Cochrane put the dispatches aboard Subtle, and then appointed his flag-lieutenant from , Lieutenant Humphrey Fleming Senhouse, to sail Subtle back to Britain. The captain of Phoenix, Mr. Boarea, traveled on Subtle as a prisoner of war. Flemming left Carlisle Bay, Barbados on 19 July and arrived at Plymouth on 18 August.

Subtle underwent repairs at Plymouth between 19 August and 10 November. Lieutenant Charles Browne (or Brown), replaced Senhouse. She then sailed for the Leeward Islands on 15 December 1808.

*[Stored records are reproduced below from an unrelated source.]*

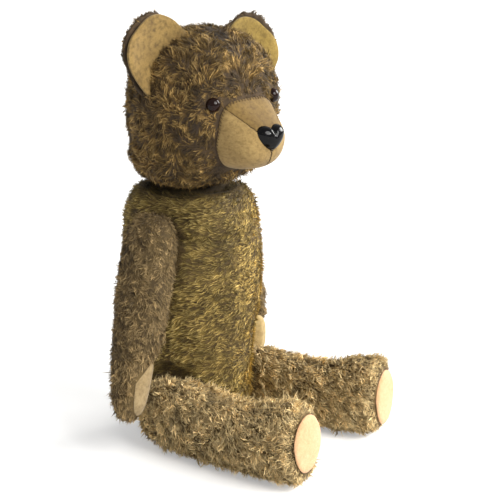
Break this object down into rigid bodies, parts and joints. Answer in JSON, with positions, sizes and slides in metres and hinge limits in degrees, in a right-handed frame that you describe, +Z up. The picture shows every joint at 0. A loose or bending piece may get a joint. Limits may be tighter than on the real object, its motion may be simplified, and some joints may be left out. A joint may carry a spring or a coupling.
{
  "type": "jointed teddy bear",
  "caption": "Seated plush bear with a turned head, hanging arms and outstretched legs, felt muzzle, ears and pads, worn thin pile.",
  "frame": {"origin": "middle of the flat seat of the torso, on the floor the bear sits on", "axes": "+Z up; the body faces -Y; the bear's right side is -X"},
  "size_m": [0.1934, 0.1949, 0.3343],
  "materials": {
    "torso_plush": "matte",
    "head_plush": "matte",
    "arm_plush": "matte",
    "leg_plush": "matte",
    "tan_felt": "matte",
    "pad_felt": "matte",
    "wood_wool": "matte",
    "hardboard": "matte",
    "steel": "satin",
    "nose_plastic": "gloss",
    "eye_plastic": "gloss"
  },
  "bodies": {
    "arm_left": {"arm_cover_left": "arm_plush", "arm_filling_left": "wood_wool", "paw_pad_left": "pad_felt", "shoulder_left_disc_arm": "hardboard", "shoulder_left_pin": "steel", "shoulder_left_washer_arm": "steel"},
    "arm_right": {"arm_cover_right": "arm_plush", "arm_filling_right": "wood_wool", "paw_pad_right": "pad_felt", "shoulder_right_disc_arm": "hardboard", "shoulder_right_pin": "steel", "shoulder_right_washer_arm": "steel"},
    "head": {"ear_back_left": "head_plush", "ear_back_right": "head_plush", "ear_lining_left": "tan_felt", "ear_lining_right": "tan_felt", "eye_left": "eye_plastic", "eye_right": "eye_plastic", "eye_washer_left": "steel", "eye_washer_right": "steel", "head_cover": "head_plush", "head_filling": "wood_wool", "muzzle_bridge": "tan_felt", "muzzle_side_left": "tan_felt", "muzzle_side_right": "tan_felt", "neck_disc_head": "hardboard", "neck_pin": "steel", "neck_washer_head": "steel", "nose": "nose_plastic", "nose_washer": "steel"},
    "leg_left": {"hip_left_disc_leg": "hardboard", "hip_left_pin": "steel", "hip_left_washer_leg": "steel", "leg_cover_left": "leg_plush", "leg_filling_left": "wood_wool", "sole_pad_left": "pad_felt"},
    "torso": {"hip_left_disc_torso": "hardboard", "hip_left_washer_torso": "steel", "hip_right_disc_torso": "hardboard", "hip_right_washer_torso": "steel", "neck_disc_torso": "hardboard", "neck_washer_torso": "steel", "shoulder_left_disc_torso": "hardboard", "shoulder_left_washer_torso": "steel", "shoulder_right_disc_torso": "hardboard", "shoulder_right_washer_torso": "steel", "torso_cover": "torso_plush", "torso_filling": "wood_wool"},
    "leg_right": {"hip_right_disc_leg": "hardboard", "hip_right_pin": "steel", "hip_right_washer_leg": "steel", "leg_cover_right": "leg_plush", "leg_filling_right": "wood_wool", "sole_pad_right": "pad_felt"}
  },
  "joints": [
    {"name": "neck_swivel", "type": "hinge", "parent": "torso", "child": "head", "pos_m": [0, 0, 0.198], "axis": [0, 0, 1], "continuous": true},
    {"name": "right_shoulder", "type": "hinge", "parent": "torso", "child": "arm_right", "pos_m": [-0.043, 0, 0.159], "axis": [-0.9681, 0, 0.2504], "range_deg": [-90, 110]},
    {"name": "left_shoulder", "type": "hinge", "parent": "torso", "child": "arm_left", "pos_m": [0.043, 0, 0.159], "axis": [-0.9681, 0, -0.2504], "range_deg": [-90, 110]},
    {"name": "right_hip", "type": "hinge", "parent": "torso", "child": "leg_right", "pos_m": [-0.035, -0.011, 0.029], "axis": [0.9976, -0.0698, 0], "range_deg": [-20, 100]},
    {"name": "left_hip", "type": "hinge", "parent": "torso", "child": "leg_left", "pos_m": [0.035, -0.009, 0.029], "axis": [1, 0.0087, 0], "range_deg": [-20, 100]}
  ]
}
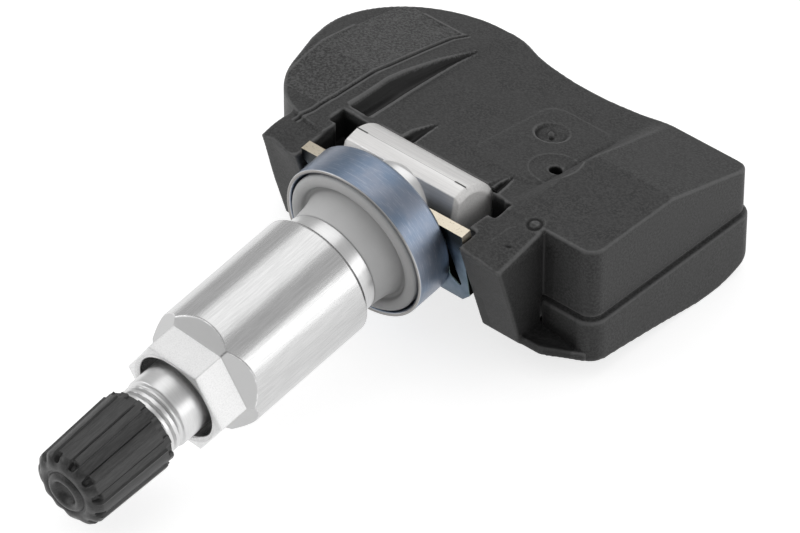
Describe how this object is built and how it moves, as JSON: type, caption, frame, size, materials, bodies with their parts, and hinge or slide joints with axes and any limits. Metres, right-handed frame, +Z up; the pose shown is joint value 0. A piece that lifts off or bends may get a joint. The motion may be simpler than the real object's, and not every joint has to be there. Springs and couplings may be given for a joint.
{
  "type": "tyre pressure sensor",
  "caption": "Wheel-mounted tyre pressure sensor: a battery and transmitter housing that pivots on a clamp-in metal valve stem with a grommet, collar nut and cap.",
  "frame": {"origin": "middle of the part's box seen from above, at the lowest point of the belly and cap it lies on", "axes": "+Z up as it lies on a table, -Y the way the valve points, +X along the foot to the side away from the battery lobe"},
  "size_m": [0.048, 0.0802, 0.0215],
  "materials": {
    "case_plastic": "dark grey glass-filled plastic, fine matt texture",
    "stem_aluminium": "satin, turned",
    "clip_steel": "pale gold passivated spring steel",
    "blued_steel": "blued, brushed round the ring",
    "grey_rubber": "matt mid grey",
    "washer_aluminium": "fine turned",
    "nut_aluminium": "satin, drawn lengthwise",
    "cap_plastic": "black, fluted",
    "black_rubber": "matt",
    "core_brass": "turned",
    "spring_steel": "drawn wire",
    "cell_steel": "nickel plated",
    "tab_nickel": "rolled nickel strip",
    "board": "solder mask",
    "chip_plastic": "moulded, fine grain",
    "capacitor": "fired, tan",
    "ferrite": "pressed and sintered, dark",
    "copper": "enamelled copper wire"
  },
  "bodies": {
    "sensor_unit": {"housing": "case_plastic", "base_cover": "case_plastic", "battery": "cell_steel", "battery_tab_upper": "tab_nickel", "battery_tab_lower": "tab_nickel", "circuit_board": "board", "sensor_chip": "chip_plastic", "port_seal": "black_rubber", "transmitter_chip": "chip_plastic", "crystal": "cell_steel", "capacitors": "capacitor", "coil_core": "ferrite", "coil_winding": "copper", "antenna": "copper"},
    "valve": {"valve_stem": "stem_aluminium", "clip_plate": "clip_steel", "steel_ring": "blued_steel", "grommet": "grey_rubber", "core_body": "core_brass", "core_gasket": "black_rubber", "core_spring": "spring_steel"},
    "washer": {"nut_washer": "washer_aluminium"},
    "nut": {"collar_nut": "nut_aluminium"},
    "gasket": {"cap_gasket": "black_rubber"},
    "cap": {"valve_cap": "cap_plastic"},
    "pin": {"core_pin": "core_brass", "core_seal": "black_rubber"}
  },
  "joints": [
    {"name": "valve_tilt", "type": "hinge", "parent": "sensor_unit", "child": "valve", "pos_m": [0.00082, 0.01093, 0.01311], "axis": [1, 0, 0], "range_deg": [-2.3, 19.7]},
    {"name": "washer_slide", "type": "slide", "parent": "valve", "child": "washer", "axis": [0, -0.9895, -0.1444], "range_m": [0, 0.00375]},
    {"name": "nut_turn", "type": "hinge", "parent": "washer", "child": "nut", "pos_m": [0.00082, -0.0138, 0.0095], "axis": [0, -0.9895, -0.1444], "range_deg": [0, 1800]},
    {"name": "gasket_slide", "type": "slide", "parent": "valve", "child": "gasket", "axis": [0, -0.9895, -0.1444], "range_m": [0, 0.00714]},
    {"name": "cap_turn", "type": "hinge", "parent": "gasket", "child": "cap", "pos_m": [0.00082, -0.03459, 0.00647], "axis": [0, -0.9895, -0.1444], "range_deg": [0, 3240]},
    {"name": "core_press", "type": "slide", "parent": "valve", "child": "pin", "axis": [0, 0.9895, 0.1444], "range_m": [0, 0.0012], "stiffness_N_per_m": 60, "springref_m": -0.0004, "deforming": ["core_spring"]}
  ],
  "couplings": [
    {"joint": "nut_turn", "follows": "washer_slide", "rad_per_m": 8377.6},
    {"joint": "cap_turn", "follows": "gasket_slide", "rad_per_m": 7915.8}
  ]
}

In February 1809, Subtle participated in the combined naval and military assault and capture of the French-held island of Martinique. This qualified those of her crew still alive in 1847 for the Naval General Service Medal (NGSM) with clasp "Martinique". Subtle was among the 42 warships that shared in the proceeds for the capture of Martinique. She then participated in the capture of Guadeloupe (January – February 1810), which earned for her crew the clasp "Guadaloupe" to the NGSM, as well as further prize money, which she shared with 49 other vessels. (Note: A first-class share of the prize money was worth £113 9s 1¾d; a sixth-class share, was worth £1 9s 5½d.)

==Loss==
On 1 December 1812, Captain Miller of the American privateer schooner Jack's Favorite, was re-provisioning at Saint Barts when Subtle arrived. Browne threatened to take the privateer, but in good time. Jack's Favorite sailed away, with Subtle in pursuit. During the chase a squall came up. After it had passed, Miller searched for Subtle but could find only floating debris.

British records give the date of loss as 30 November. The belief was that Subtle had capsized when she failed to shorten sail in time.